_TASK INSTRUCTIONS_
Return exactly the listing's lines, from its first line to the line holding "Vector = FreeCAD.Vector", ends included.

-- Begin RECORDED DATA --

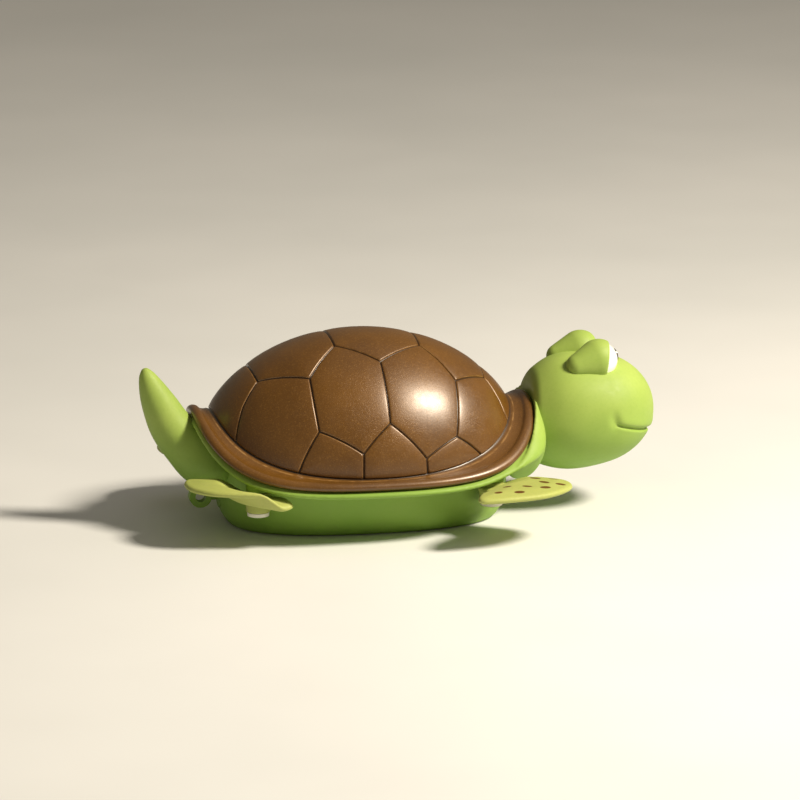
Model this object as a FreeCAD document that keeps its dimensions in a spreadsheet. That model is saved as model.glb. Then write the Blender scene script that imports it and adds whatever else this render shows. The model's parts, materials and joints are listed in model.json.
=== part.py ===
import FreeCAD, Part

import math
import os
import re

import Sketcher

# A floating pool thermometer in the shape of a turtle. Millimetres.
# +X is the way the head points, +Y is the turtle's left side and +Z is up.
# The origin is on the flat belly, under the middle of the shell.

os.makedirs("parts", exist_ok=True)
doc = FreeCAD.newDocument("pool_thermometer")
Vector = FreeCAD.Vector

# Driving dimensions: alias, value in mm (angles in degrees), meaning.
DIMENSIONS = [
    ("waterline", 22, "height of the water above the belly when the turtle floats"),
    ("square_power", 2.5, "power of the superellipse outlines: 2 is an ellipse"),
    # Rim and dome
    ("rim_half_length", 71.4, "rim outline along X"),
    ("rim_half_width", 58, "rim outline along Y"),
    ("rim_foot", 26.6, "top of the rim's bead at the sides"),
    ("rim_arch", 11.2, "half the height that the rim rises from its sides to its middle"),
    ("rim_arch_half_width", 61, "distance from the middle to the foot of the arch"),
    ("rim_bead_width", 4.5, "raised bead at the rim's edge"),
    ("rim_gutter_depth", 1.5, "how far the gutter lies below the bead"),
    ("rim_thickness", 3.5, "rim from the top of the bead to its underside"),
    ("dome_half_length", 69.5, "dome ellipsoid along X"),
    ("dome_half_width", 50.5, "dome ellipsoid along Y"),
    ("dome_height", 54.7, "dome ellipsoid along Z"),
    ("dome_centre_x", -0.5, "centre of the dome ellipsoid"),
    ("dome_centre_z", 24, "centre of the dome ellipsoid"),
    ("shell_wall", 2.4, "wall of the mouldings"),
    # Hull
    ("gasket_thickness", 1.2, "foam gasket between shell and hull"),
    ("lip_inset", 3, "hull lip inside the rim's outline"),
    ("lip_thickness", 2.5, "hull lip that carries the shell"),
    ("gasket_inset", 6.5, "outer edge of the gasket inside the rim's outline"),
    ("gasket_width", 3.5, "width of the gasket"),
    ("tub_half_length", 61, "hull wall at the waterline along X"),
    ("tub_half_width", 44, "hull wall at the waterline along Y"),
    ("tub_straight", 24, "height above which the tub's walls are upright"),
    ("tub_top", 55, "height of the tub before the arch cuts it down"),
    ("floor_thickness", 3, "hull floor"),
    # Thermometer bay in the belly
    ("bay_front", 49.5, "front end wall of the bay"),
    ("bay_rear", -49, "rear end wall of the bay"),
    ("bay_half_width", 12, "half the width of the bay"),
    ("bay_depth", 12, "height of the bay's ceiling above the belly"),
    ("bay_ceiling", 3, "thickness of the bay's ceiling"),
    ("bay_wall", 2.6, "thickness of the bay's walls"),
    # Shell screws, their posts and caps
    ("post_x", 36, "screw posts along X"),
    ("post_y", 21.5, "screw posts along Y"),
    ("post_radius", 5.4, "screw post in the hull"),
    ("post_top", 26.5, "where the hull's posts meet the shell's bosses"),
    ("recess_radius", 3.7, "recess for the screw head"),
    ("recess_top", 22, "height of the seat of the screw head"),
    ("screw_head_radius", 3.2, "pan head of the shell screw"),
    ("screw_head_height", 2.4, "pan head of the shell screw"),
    ("screw_radius", 1.5, "shank of the shell screw"),
    ("screw_tip", 38, "height of the tip of the shell screw"),
    ("screw_clearance", 0.2, "around the shank in the hull's post"),
    ("screw_hole_spare", 2, "boss hole beyond the tip of the shell screw"),
    ("screw_slot_width", 0.9, "driver slot of the shell screw"),
    ("screw_slot_depth", 1.2, "driver slot of the shell screw"),
    ("boss_radius", 4, "screw boss inside the shell"),
    ("cap_height", 3.2, "rubber plug in the mouth of the recess"),
    ("belly_inset", 0.6, "how far plugs and cover lie above the belly plane"),
    # Ballast
    ("weight_length", 20, "steel weight along X"),
    ("weight_width", 8, "steel weight along Y"),
    ("weight_height", 6, "steel weight along Z"),
    ("weight_x", 19, "weights along X"),
    ("weight_y", 21, "weights along Y"),
    ("weight_screw_radius", 1.25, "shank of the ballast screw"),
    ("weight_screw_head_radius", 2.4, "head of the ballast screw"),
    ("weight_screw_head_height", 1.6, "head of the ballast screw"),
    ("weight_screw_bite", 2.2, "how deep the ballast screw goes into the floor"),
    ("weight_clearance", 0.1, "around the ballast screw in its weight"),
    # Drain plug
    ("drain_y", -21, "drain plug along Y"),
    ("drain_radius", 4, "drain hole through the floor"),
    ("drain_boss_radius", 8.2, "thick ring around the drain hole"),
    ("drain_boss_top", 8, "top of that ring"),
    ("drain_head_radius", 6, "head of the drain plug"),
    ("drain_head_height", 2, "head of the drain plug"),
    ("drain_seal_radius", 0.5, "section of the drain plug's O-ring"),
    ("drain_seal_ring", 5.2, "mean radius of the drain plug's O-ring"),
    ("drain_clearance", 0.05, "between the drain plug's stem and its hole"),
    ("drain_head_gap", 0.3, "around the head of the drain plug"),
    ("drain_grip_length", 5, "finger slots in the drain plug's head"),
    ("drain_grip_width", 1.6, "finger slots in the drain plug's head"),
    ("drain_grip_depth", 1.2, "finger slots in the drain plug's head"),
    ("drain_grip_offset", 2.6, "finger slots from the middle of the head"),
    # Neck and head
    ("neck_z", 30, "axis of the neck joint"),
    ("sleeve_radius", 15, "outside of the hull's neck sleeve"),
    ("sleeve_bore", 12.05, "inside of the hull's neck sleeve"),
    ("sleeve_rear", 52, "inner end of the neck sleeve"),
    ("sleeve_front", 69.6, "outer end of the neck sleeve"),
    ("spigot_radius", 12, "spigot of the head"),
    ("spigot_bore", 9.5, "inside of the spigot"),
    ("spigot_rear", 48.5, "inner end of the spigot"),
    ("seal_x", 60, "position of the neck O-ring"),
    ("seal_radius", 0.75, "section of the neck O-ring"),
    ("seal_clearance", 0.05, "between the O-ring and the floor of its groove"),
    ("seal_groove_width", 2.4, "groove of the neck O-ring"),
    ("retainer_width", 2.4, "ring that locks the head"),
    ("retainer_radius", 14.4, "outside of that ring"),
    ("retainer_gap", 0.1, "between that ring and the sleeve"),
    ("neck_start_radius", 15.05, "neck where it leaves the hull"),
    ("neck_end_radius", 14, "neck inside the head"),
    ("neck_end_x", 92, "end of the neck cone"),
    ("head_x", 98, "centre of the head"),
    ("head_z", 40.8, "centre of the head"),
    ("head_half_length", 26, "head along X"),
    ("head_half_width", 25, "head along Y"),
    ("head_half_height", 23.2, "head along Z"),
    ("head_turn", 10, "how far the head looks towards the turtle's left"),
    # Eyes
    ("eye_x", 97.7, "centre of the eyeball"),
    ("eye_y", 9.5, "centre of the eyeball"),
    ("eye_z", 63, "centre of the eyeball"),
    ("eye_radius", 7.9, "eyeball"),
    ("hood_radius", 8.7, "hood over the eyeball"),
    ("hood_front", 101, "front edge of the hood"),
    ("brow_back", 6, "brow behind the eyeball's centre"),
    ("brow_drop", 2.5, "brow below the eyeball's centre"),
    ("brow_half_length", 11, "brow along X"),
    ("brow_half_width", 6.5, "brow along Y"),
    ("brow_half_height", 7, "brow along Z"),
    ("pupil_lift", 1.5, "pupil above the eyeball's centre"),
    ("pupil_radius", 2.7, "pupil disc"),
    ("pupil_thickness", 0.4, "pupil disc"),
    # Tail
    ("tail_root_x", -61.2, "face where the tail meets the hull"),
    ("tail_spigot_radius", 5, "spigot of the tail"),
    ("tail_spigot_end", -52, "inner end of that spigot"),
    ("tail_boss_radius", 8, "thick ring around the tail's hole"),
    ("tail_z", 31, "axis of the tail's spigot"),
    # Tether eye
    ("eyelet_x", -67.5, "centre of the eyelet"),
    ("eyelet_z", 11, "centre of the eyelet"),
    ("eyelet_bore", 2.2, "hole for a tether"),
    ("eyelet_radius", 4.6, "outside of the eyelet"),
    ("eyelet_width", 4, "eyelet along its hole"),
    ("eyelet_stem_radius", 1.8, "stem that is pressed into the hull"),
    ("eyelet_stem_end", -54, "inner end of the stem"),
    ("eyelet_boss_face", -60, "face of the pad around the stem"),
    ("boss_end_wall", 1.5, "closed inner end of a blind boss"),
    ("eyelet_boss_radius", 5, "thick pad around the stem"),
    # Flippers
    ("peg_radius", 2.5, "pegs under the hull lip that the flippers turn on"),
    ("peg_bottom", 10.4, "lower end of the pegs"),
    ("peg_shoulder_radius", 5, "shoulder above the flipper's hub"),
    ("peg_shoulder", 21.4, "height of that shoulder"),
    ("hub_radius", 5, "hub of a flipper"),
    ("hub_bore", 2.55, "bore of the hub, 0.05 mm clear of the peg"),
    ("hub_bottom", 12.7, "underside of the hub"),
    ("hub_top", 21.2, "top of the hub"),
    ("washer_radius", 4.5, "push-on washer under the hub"),
    ("washer_thickness", 1.4, "push-on washer under the hub"),
    ("washer_top", 12.5, "top of the washer"),
    ("front_peg_x", 47, "peg of a front flipper"),
    ("front_peg_y", 39.5, "peg of a front flipper"),
    ("rear_peg_x", -50, "peg of a rear flipper"),
    ("rear_peg_y", 37.5, "peg of a rear flipper"),
    # Thermometer
    ("tube_radius", 3, "glass tube"),
    ("tube_bore", 0.8, "capillary of the glass tube"),
    ("bulb_bore", 2.2, "bulb cavity of the glass tube"),
    ("tube_half_length", 42, "glass tube along X"),
    ("bulb_length", 9, "bulb cavity along X"),
    ("tube_end_wall", 1.2, "closed ends of the glass tube"),
    ("spirit_length", 46, "spirit in the capillary beyond the bulb"),
    ("tube_z", 7, "axis of the glass tube"),
    ("plate_half_length", 46, "scale plate along X"),
    ("plate_half_width", 10.5, "scale plate along Y"),
    ("plate_thickness", 1.2, "scale plate"),
    ("plate_screw_x", 43.5, "screws of the scale plate"),
    ("plate_screw_y", 7, "screws of the scale plate"),
    ("plate_screw_radius", 1, "shank of the scale plate's screws"),
    ("plate_screw_head_radius", 1.9, "head of the scale plate's screws"),
    ("plate_screw_head_height", 1.1, "head of the scale plate's screws"),
    ("plate_screw_bite", 2.4, "how deep those screws go into the ceiling"),
    ("saddle_x", 30, "saddles that hold the tube"),
    ("saddle_length", 4, "saddle along X"),
    ("saddle_half_width", 4.6, "saddle along Y"),
    ("saddle_bottom", 5.2, "lower end of a saddle"),
    # Cover of the bay
    ("hinge_x", 46.2, "hinge pin of the cover"),
    ("hinge_z", 3.6, "hinge pin of the cover"),
    ("hinge_pin_radius", 1, "hinge pin of the cover"),
    ("hinge_pin_bite", 1.5, "how far the pin's ends go into the bay's walls"),
    ("hinge_bore", 1.05, "bore of the cover's knuckle, 0.05 mm clear of the pin"),
    ("knuckle_radius", 2.4, "knuckle of the cover"),
    ("cover_thickness", 2, "cover of the bay"),
    ("cover_rear", -48.5, "free end of the cover"),
    ("cover_half_width", 11.6, "cover along Y"),
    ("cover_slots", 7, "pairs of water slots in the cover"),
    ("slot_start", -42, "rear edge of the first pair of slots"),
    ("slot_end", -39.4, "front edge of the first pair of slots"),
    ("slot_run", 76, "distance from the first pair of slots to the last"),
    ("slot_inner", 2, "inner end of a slot"),
    ("slot_outer", 9, "outer end of a slot"),
]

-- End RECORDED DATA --

_TASK RESULT_
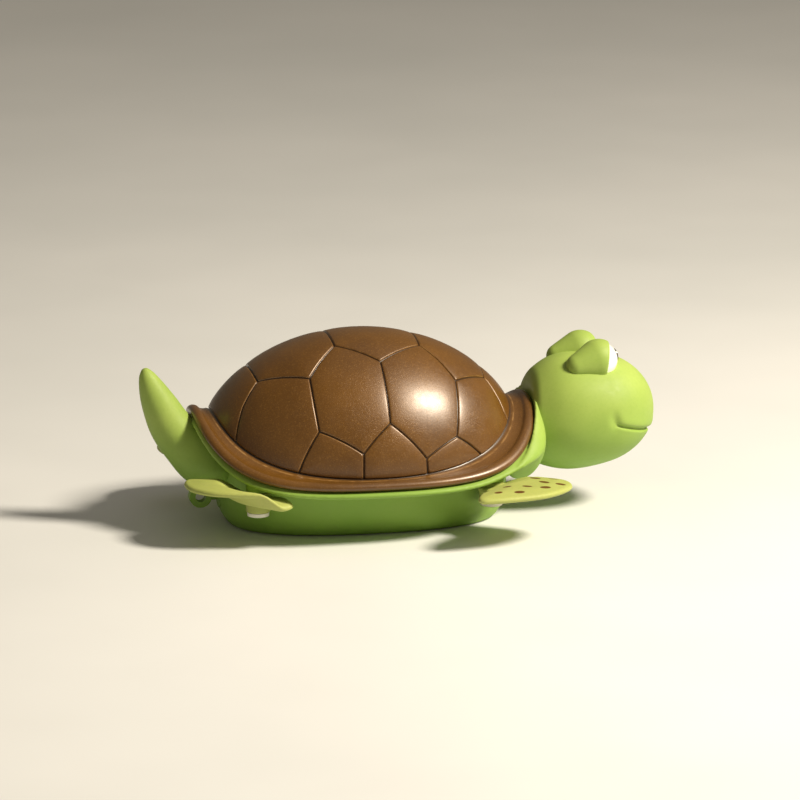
Model this object as a FreeCAD document that keeps its dimensions in a spreadsheet. That model is saved as model.glb. Then write the Blender scene script that imports it and adds whatever else this render shows. The model's parts, materials and joints are listed in model.json.
=== part.py ===
import FreeCAD, Part

import math
import os
import re

import Sketcher

# A floating pool thermometer in the shape of a turtle. Millimetres.
# +X is the way the head points, +Y is the turtle's left side and +Z is up.
# The origin is on the flat belly, under the middle of the shell.

os.makedirs("parts", exist_ok=True)
doc = FreeCAD.newDocument("pool_thermometer")
Vector = FreeCAD.Vector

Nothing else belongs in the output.